### EXERCISE OBJECTIVE
State only how many lines below include the string "bends".

[BEGIN TASK INPUTS]

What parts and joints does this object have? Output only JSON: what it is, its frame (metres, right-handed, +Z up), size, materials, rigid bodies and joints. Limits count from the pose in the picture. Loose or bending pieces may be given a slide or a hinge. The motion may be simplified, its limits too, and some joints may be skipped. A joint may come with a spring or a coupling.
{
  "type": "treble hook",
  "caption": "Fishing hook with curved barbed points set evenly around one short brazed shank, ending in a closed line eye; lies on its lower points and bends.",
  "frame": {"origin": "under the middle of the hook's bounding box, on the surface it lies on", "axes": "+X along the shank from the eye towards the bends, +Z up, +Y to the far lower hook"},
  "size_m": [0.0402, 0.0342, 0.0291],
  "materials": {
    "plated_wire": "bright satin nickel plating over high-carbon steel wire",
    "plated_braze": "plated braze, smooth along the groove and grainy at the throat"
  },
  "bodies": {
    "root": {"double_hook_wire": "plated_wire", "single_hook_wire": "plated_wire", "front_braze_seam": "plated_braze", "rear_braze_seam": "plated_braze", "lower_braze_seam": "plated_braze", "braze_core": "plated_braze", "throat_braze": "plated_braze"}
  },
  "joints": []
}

[END TASK INPUTS]
[BEGIN TASK INPUTS]

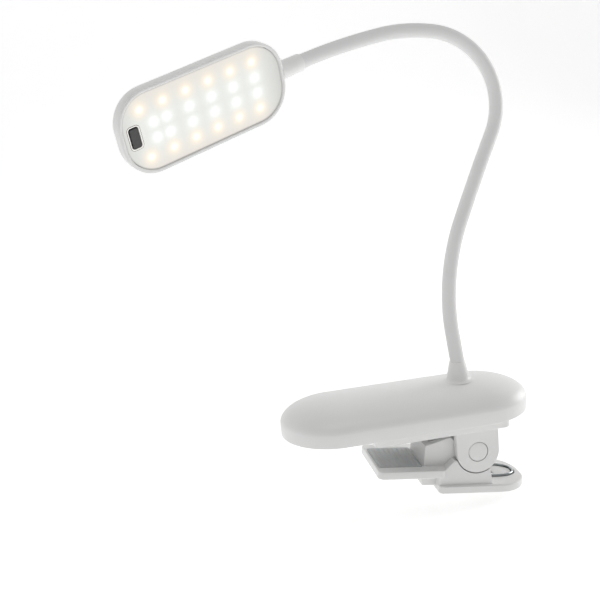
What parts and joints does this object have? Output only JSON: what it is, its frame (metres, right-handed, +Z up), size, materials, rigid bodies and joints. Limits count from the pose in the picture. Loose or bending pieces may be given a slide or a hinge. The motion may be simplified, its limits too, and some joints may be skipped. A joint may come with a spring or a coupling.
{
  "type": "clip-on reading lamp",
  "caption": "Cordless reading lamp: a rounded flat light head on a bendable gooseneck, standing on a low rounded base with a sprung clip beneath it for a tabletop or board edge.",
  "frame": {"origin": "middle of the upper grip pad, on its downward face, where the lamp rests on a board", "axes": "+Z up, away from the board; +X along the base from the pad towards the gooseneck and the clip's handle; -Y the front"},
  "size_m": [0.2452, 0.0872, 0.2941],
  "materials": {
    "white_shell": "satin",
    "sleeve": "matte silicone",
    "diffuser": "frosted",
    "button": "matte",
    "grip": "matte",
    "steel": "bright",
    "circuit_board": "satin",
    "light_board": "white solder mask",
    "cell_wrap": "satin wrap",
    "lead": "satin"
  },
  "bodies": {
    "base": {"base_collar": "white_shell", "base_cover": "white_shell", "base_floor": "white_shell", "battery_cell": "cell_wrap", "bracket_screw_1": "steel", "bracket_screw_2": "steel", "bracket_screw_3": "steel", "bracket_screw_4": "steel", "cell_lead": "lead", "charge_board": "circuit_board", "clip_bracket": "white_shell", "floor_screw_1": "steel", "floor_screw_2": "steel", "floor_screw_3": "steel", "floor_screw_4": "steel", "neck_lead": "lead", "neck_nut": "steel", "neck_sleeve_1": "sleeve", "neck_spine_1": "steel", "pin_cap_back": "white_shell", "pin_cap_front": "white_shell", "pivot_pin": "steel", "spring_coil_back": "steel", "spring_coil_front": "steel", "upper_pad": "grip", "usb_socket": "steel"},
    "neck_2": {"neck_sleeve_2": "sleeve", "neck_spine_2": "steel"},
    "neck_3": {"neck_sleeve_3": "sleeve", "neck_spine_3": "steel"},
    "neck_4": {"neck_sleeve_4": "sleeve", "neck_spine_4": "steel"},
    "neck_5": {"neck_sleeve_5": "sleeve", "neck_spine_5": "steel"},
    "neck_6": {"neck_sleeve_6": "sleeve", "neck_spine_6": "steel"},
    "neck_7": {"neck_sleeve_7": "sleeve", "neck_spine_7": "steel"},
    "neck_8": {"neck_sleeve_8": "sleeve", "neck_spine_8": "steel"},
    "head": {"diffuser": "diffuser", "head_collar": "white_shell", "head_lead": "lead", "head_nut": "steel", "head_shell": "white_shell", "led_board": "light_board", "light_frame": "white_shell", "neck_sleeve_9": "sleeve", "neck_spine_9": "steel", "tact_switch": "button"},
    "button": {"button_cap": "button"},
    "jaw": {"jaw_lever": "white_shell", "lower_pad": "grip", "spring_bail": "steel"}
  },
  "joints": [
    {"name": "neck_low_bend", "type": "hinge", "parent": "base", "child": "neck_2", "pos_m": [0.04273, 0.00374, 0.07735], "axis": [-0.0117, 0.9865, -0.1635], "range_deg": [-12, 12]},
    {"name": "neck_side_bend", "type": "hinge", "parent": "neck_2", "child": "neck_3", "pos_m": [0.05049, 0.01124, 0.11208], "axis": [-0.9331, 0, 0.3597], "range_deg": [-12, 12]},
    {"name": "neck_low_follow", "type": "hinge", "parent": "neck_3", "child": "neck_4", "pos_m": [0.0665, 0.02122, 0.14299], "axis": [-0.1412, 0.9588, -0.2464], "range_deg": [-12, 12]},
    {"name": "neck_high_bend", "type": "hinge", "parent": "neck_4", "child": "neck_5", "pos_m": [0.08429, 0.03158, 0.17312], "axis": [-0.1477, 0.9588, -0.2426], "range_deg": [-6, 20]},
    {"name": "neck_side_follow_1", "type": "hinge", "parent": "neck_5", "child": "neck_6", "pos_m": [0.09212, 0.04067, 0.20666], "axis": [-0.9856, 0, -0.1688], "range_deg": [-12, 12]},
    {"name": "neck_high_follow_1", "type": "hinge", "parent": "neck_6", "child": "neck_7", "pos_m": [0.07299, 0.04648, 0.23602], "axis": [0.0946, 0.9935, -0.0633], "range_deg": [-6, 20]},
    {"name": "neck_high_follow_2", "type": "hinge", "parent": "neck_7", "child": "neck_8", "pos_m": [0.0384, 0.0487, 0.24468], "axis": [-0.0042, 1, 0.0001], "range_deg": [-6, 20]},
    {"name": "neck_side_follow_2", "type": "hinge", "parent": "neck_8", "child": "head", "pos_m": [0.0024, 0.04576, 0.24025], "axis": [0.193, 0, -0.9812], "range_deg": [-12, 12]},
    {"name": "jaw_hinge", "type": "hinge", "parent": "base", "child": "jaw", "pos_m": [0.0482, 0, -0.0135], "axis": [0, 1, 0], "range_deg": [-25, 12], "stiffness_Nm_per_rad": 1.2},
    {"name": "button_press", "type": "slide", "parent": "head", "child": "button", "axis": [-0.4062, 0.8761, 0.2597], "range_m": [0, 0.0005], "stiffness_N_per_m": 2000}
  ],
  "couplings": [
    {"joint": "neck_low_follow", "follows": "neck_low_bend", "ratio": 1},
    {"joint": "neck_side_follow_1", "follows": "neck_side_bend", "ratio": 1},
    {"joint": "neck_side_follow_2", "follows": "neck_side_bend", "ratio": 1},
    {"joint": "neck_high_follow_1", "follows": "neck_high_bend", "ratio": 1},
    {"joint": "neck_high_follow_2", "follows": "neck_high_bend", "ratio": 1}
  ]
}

[END TASK INPUTS]
[BEGIN TASK INPUTS]

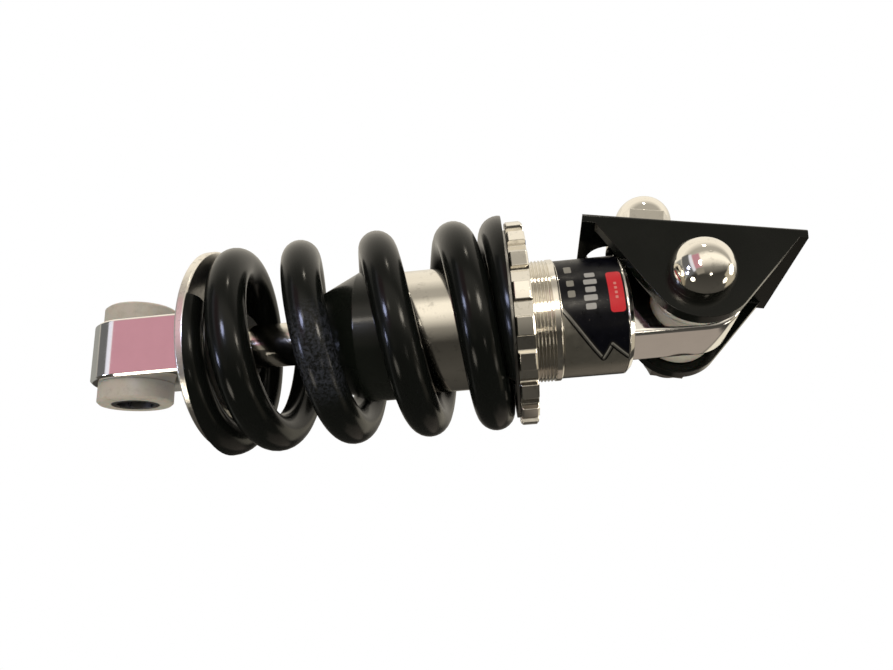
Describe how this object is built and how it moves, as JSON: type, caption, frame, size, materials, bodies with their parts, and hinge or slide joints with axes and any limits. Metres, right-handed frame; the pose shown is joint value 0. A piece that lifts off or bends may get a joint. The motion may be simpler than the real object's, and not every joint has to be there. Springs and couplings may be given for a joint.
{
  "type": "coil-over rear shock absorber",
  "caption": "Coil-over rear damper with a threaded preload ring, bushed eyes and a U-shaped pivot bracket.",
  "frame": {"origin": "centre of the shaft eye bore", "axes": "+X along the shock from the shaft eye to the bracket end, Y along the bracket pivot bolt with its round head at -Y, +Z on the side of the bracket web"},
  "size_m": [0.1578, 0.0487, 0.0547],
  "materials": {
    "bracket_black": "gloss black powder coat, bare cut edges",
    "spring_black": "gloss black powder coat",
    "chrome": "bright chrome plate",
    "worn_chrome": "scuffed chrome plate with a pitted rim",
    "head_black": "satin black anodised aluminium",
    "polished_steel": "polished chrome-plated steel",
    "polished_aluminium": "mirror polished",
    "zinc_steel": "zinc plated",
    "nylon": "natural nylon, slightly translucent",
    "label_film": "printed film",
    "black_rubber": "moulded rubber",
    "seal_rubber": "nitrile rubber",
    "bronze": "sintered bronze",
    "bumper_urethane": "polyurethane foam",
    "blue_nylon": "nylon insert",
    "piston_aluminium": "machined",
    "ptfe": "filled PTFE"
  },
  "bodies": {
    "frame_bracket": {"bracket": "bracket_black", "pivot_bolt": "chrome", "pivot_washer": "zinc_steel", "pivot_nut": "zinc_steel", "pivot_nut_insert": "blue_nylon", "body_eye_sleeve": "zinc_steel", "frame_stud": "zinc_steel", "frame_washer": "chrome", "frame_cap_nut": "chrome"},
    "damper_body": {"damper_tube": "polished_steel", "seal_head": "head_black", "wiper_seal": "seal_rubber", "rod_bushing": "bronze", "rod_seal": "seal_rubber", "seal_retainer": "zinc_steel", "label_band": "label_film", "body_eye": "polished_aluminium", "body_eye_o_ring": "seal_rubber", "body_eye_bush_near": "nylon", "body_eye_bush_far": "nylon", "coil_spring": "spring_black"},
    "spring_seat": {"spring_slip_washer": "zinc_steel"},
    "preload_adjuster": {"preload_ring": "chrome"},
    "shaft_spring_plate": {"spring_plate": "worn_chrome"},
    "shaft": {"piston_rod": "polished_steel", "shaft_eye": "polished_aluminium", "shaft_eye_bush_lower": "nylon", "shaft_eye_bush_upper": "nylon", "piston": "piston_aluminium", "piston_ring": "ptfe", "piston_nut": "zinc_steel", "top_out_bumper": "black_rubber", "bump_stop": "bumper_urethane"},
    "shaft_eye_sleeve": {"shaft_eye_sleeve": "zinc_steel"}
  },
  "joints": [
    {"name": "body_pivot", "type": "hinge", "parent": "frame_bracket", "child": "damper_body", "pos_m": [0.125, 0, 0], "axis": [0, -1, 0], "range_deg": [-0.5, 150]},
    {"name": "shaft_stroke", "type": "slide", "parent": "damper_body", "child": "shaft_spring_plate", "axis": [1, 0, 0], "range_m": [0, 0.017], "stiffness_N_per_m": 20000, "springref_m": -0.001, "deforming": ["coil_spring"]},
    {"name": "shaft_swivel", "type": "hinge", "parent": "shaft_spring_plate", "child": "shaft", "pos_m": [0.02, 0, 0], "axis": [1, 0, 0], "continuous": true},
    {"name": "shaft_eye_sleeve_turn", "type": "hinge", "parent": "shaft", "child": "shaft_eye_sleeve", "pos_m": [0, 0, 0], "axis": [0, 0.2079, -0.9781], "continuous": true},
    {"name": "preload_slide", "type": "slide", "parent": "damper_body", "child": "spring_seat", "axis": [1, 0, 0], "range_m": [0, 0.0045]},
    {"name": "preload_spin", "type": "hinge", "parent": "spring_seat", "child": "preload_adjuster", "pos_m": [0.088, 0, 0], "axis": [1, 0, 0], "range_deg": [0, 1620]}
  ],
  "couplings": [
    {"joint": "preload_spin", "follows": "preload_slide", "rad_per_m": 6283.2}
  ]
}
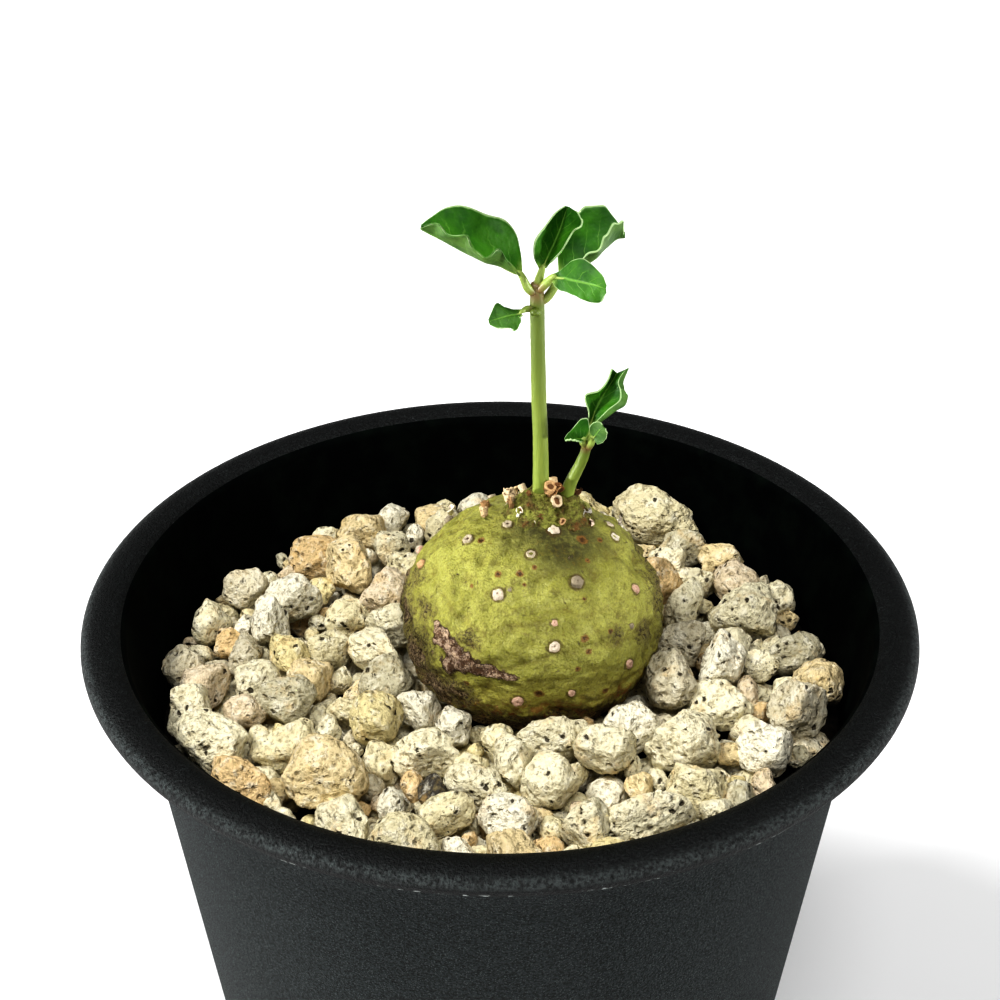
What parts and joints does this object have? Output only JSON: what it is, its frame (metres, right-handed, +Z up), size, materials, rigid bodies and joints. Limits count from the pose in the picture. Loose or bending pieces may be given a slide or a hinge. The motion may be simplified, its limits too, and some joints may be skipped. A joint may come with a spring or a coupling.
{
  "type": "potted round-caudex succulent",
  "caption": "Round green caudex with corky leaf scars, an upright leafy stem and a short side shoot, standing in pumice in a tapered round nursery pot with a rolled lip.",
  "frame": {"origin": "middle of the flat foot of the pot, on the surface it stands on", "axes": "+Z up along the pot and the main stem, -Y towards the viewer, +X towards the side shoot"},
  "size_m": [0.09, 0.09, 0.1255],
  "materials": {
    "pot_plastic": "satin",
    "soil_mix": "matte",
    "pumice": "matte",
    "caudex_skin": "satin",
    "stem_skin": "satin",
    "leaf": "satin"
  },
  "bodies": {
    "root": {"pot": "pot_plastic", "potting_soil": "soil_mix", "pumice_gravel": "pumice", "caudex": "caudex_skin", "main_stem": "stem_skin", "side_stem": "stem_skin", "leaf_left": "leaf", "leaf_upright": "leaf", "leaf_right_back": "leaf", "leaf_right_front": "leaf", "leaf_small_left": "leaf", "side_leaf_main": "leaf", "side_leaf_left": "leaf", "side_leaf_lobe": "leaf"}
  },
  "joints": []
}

[END TASK INPUTS]

### CORRECT OUTPUT
3